Kevin Pettersen is now one of the board members for the Caledonia organization. He stepped up in modern times because he grew up in the midst of the original organizers. His family was connected to that Sons Of Norway group that first broke trail on Tabor Mountain and helped with the development of the Caledonia Nordic Ski Club’s formative years.   

He remembers from childhood that there were sometimes 700 people in the 1970s and ‘80s on their annual Birchleg Ski Tour, where the public was invited to strap on the cross-country skis and go for a scenic day on the trail through a circuit of cabins.  

“I asked my dad how they could get so many people out there skiing, that’s a big public response, and he said ‘well, we served hot wine at each cabin’ and that was great back then, but obviously we can’t do that now,” he laughed.    

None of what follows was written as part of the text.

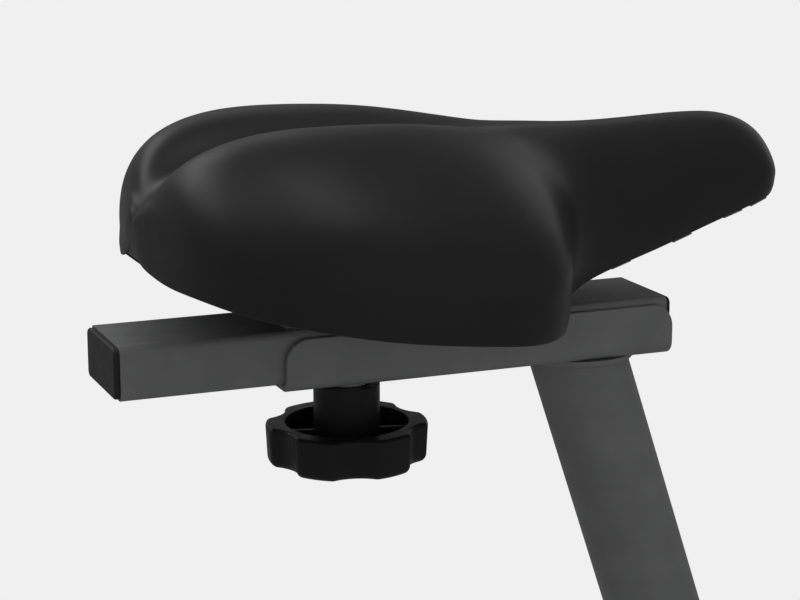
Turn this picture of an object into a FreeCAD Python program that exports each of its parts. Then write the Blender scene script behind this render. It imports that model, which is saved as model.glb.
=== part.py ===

“I always felt like I was standing on the shoulders of giants, when I came to the board,” he said. “I just wanted to honour that by doing my best to build on their efforts and accomplishments. It’s a canvas here, but not a blank canvas. It’s something you can add to, but so much has already been built. That has to be respected and guides those of us today who want to make this the best facility and organization it can be, the way they did.”  

Prince George has developed a reputation for its volunteerism. During the 2015 Canada Winter Games, the municipality temporarily changed its motto from “BC’s Northern Capital” to “The Volunteer City” and a legion of local residents donned commemorative green jackets and matching toques to put the truth to it. At these provincial races, many of those jackets and toques could be seen among the legion of unpaid helpers who would gather up course markers one day and re-set them for the next, coordinate food services, carry equipment, direct racing teams where they need to be, keep track of timing and bib numbers, and many other important jobs.  

More than 100 people were on the official volunteers’ list for the Teck BC Championships and the Canadian Biathlon Championships. Each one is appreciated deeply, just ask young James Botten.